Narrated by Natalie Portman, Secrets of the Elephants tells the stories of elephants across a variety of ecosystems through gorgeous and breathtaking cinematography that puts the viewers right in the action of Central African Republic, Gabon, Kenya, Namibia, Republic of the Congo, Zimbabwe Borneo, Thailand and India as it educates and entertains along the way.

National Geographic Explorer’s Dr. Paula Kahumbu is a standout as her passion for conservation and love for these mammals is profound. Viewers feel her joy leap through the screen as she encounters forest elephants for the first time in the wild. Living deep in the dark forest, they are very difficult to study, and a lot of the behavior is not fully known. They have been hunted and face trauma for hundreds of years. Therefore, they are weary and scared of humans. Their actions can be unpredictable and dangerous as a result. But to Dr. Kahumbu they are some of the most beautiful creatures ever seen and their mysterious lives offers a path of possibilities.

The first episode introduces viewers to “what might be the toughest place on Earth to be an elephant’ as life in the Namib Desert in Namibia is explored. Already in the throes of climate change, life for an elephant only gets worse with unpredictable weather and a shifting climate has contributed a decrease of elephant populations. But not all is lost as Poole and his team were filming — the first time a desert elephant birth has ever been captured on film, which was a miracle since the land suffered through a catastrophic drought the resulted in a spell of babies dying soon after their birth and the herd. Not only did their calf live but they shockingly were treated to the first rainstorm in years.

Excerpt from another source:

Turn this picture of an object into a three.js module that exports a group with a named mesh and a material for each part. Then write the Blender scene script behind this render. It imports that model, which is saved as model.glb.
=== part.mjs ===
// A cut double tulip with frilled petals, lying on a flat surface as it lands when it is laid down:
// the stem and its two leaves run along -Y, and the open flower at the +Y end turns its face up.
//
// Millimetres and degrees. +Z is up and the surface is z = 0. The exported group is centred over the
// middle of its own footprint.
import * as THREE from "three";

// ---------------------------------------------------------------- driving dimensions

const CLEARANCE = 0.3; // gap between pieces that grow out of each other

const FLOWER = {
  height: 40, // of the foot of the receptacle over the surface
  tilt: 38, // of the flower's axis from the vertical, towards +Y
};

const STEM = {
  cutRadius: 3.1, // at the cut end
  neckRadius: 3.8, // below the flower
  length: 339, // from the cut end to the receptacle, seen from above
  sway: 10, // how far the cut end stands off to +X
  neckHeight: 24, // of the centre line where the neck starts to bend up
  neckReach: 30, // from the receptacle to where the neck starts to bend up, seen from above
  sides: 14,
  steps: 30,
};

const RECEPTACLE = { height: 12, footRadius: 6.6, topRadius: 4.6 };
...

A lone elephant uses its trunk to spray dust onto its skin. (National Geographic for Disney/Robbie Labanowski)

Filmed and followed over the course of months, Elephants offers truly some of the most mesmerizing moments as it travels the globe to unveils never before seen stories about — and intimate peeks at — these massive of land animals, whose rich emotional lives are similar to humans in a plethora of ways but always surpasses human capabilities.

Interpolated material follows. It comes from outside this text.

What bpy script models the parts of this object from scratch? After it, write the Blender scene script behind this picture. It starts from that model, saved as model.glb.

While elephants are capable of expressing compassion, cooperation, empathy, generosity, grief, playfulness and resilience. Their advance cognitive skills offer strategic intelligence, acute sense of smell and intricate language communication and their brains their complex ability to remember. Ever heard of the phrase explains ‘memory like an elephant?’. Within these four episodes, the show captures newly discovered elephant behaviors while breaking down an elephant’s anatomy. Did you know the sensitive pads on an elephant’s foot can detect seismic information? Even their inner ear can pick up ground vibrations via bone conduction.

While climate change and humans are the biggest threats to elephants, the series offers an optimistic path through which future generations know elephants not just through the stories of Babar and Dumbo but through protected spaces where they can continue to live the way nature intended them to.

A family of elephants roams through Kimana Sanctuary, a crucial corridor that links Amboseli National Park with the Chyulu Hills and Tsavo protected areas in Kenya, on May 23, 2022. As well as being the largest land mammal on earth, elephants are a keystone species and play an important role in the environment where they live. However, having roamed the wild for 15 million years, today, this iconic species faces the biggest threats to its survival due to ivory poaching, human-wildlife conflict and habitat destruction. (National Geographic for Disney/Nichole Sobecki)

Elephants are powerful, loving and wise, but scientists are only starting to unlock their deepest secrets. As Earth Day approaches and this series airs, it’s important to remember that at the end of the day, viewers can all do their part in conservation and saving the lives of these mammals. 

Just because humans are living in a system that can be destructive, there are people like the ones portrayed in this series who are willing to help elephants. Secrets of the Elephants shows wildlife is worth protecting. Elephants, humans and other species are more connected than originally thought. Watching this series will change everything people thought they knew about elephants forever, which can lead society to change for the benefit of all.

Secrets of the Elephants Earth Day premiere begins Friday, April 21 on National Geographic. All episodes stream April 22 on Disney+ and Hulu.